Monday, February 9, 2026

Government to Raise Anti-Dumping Duties, Weighing Inflation and Trade Factors

Input
2026-02-08 18:53:31
Updated
2026-02-08 18:53:31
The Ministry of Finance and Economy is pushing to raise anti-dumping duties by taking into account domestic market structure and industrial competitiveness. The ministry believes it is necessary to upgrade anti-dumping measures as a trade remedy, and plans to reinforce qualitative factors on top of the existing quantitative method of setting duty rates.
According to reporting by Financial News on the 8th, the Ministry of Finance and Economy completed a confidential research project in December last year on a "Plan to Upgrade the Anti-Dumping Regime" and is now reviewing concrete implementation measures. The study, which covered issues such as how to adjust duty rates when imposing provisional and final anti-dumping duties and how to establish criteria and standard procedures for price undertakings, is understood to have focused on how to reflect in practice the tariff decision-making authority granted to the finance minister under the Customs Act.

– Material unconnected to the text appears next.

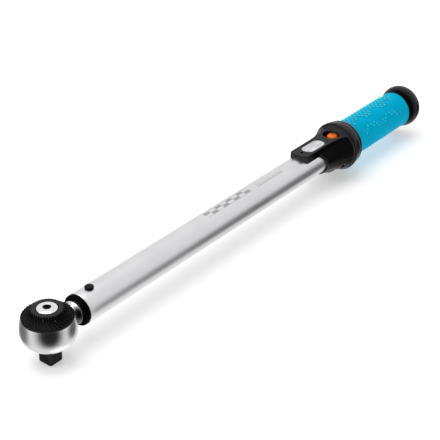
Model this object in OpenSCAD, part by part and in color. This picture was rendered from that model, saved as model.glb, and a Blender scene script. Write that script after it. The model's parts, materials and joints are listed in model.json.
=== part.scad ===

Currently, anti-dumping duties are set by calculating the dumping margin—such as the difference between the normal value and the import price—and the level of relief needed for domestic industry injury, and then deriving a final duty rate. The Customs Act also stipulates that the finance minister may factor in industrial competitiveness, domestic market structure, price stability, and trade cooperation. In practice, however, these qualitative elements have not been reflected in the actual duty rates.
This is because the Ministry of Trade, Industry and Energy investigates dumping injury and calculates the duty rate according to a prescribed formula, then simply refers the result to the Ministry of Finance and Economy.
Under the current system, the Korea Trade Commission under the industry ministry investigates and rules on the existence of dumping and injury to domestic industry, while the Ministry of Finance and Economy makes the final decision on whether to impose duties and at what rate. The commission recommends an anti-dumping duty rate, and the finance ministry then finalizes it. Going forward, there is a possibility that the system will be revised so that qualitative indicators such as industry conditions, inflation, and trade relations are additionally considered in this process. This is seen as an attempt to strengthen the ministry’s grip on tariff decisions in a structure where its role has so far been relatively limited.
An official at the Ministry of Finance and Economy said, "We are seeing more and more dumping cases. That is why we created a dedicated anti-dumping team last year and used the research project to closely examine the ministry’s authority." The official added, "However, we are not looking at qualitative factors just to impose tougher duties," and continued, "The aim is to review anti-dumping duties from a broader perspective, including trade relations with counterpart countries."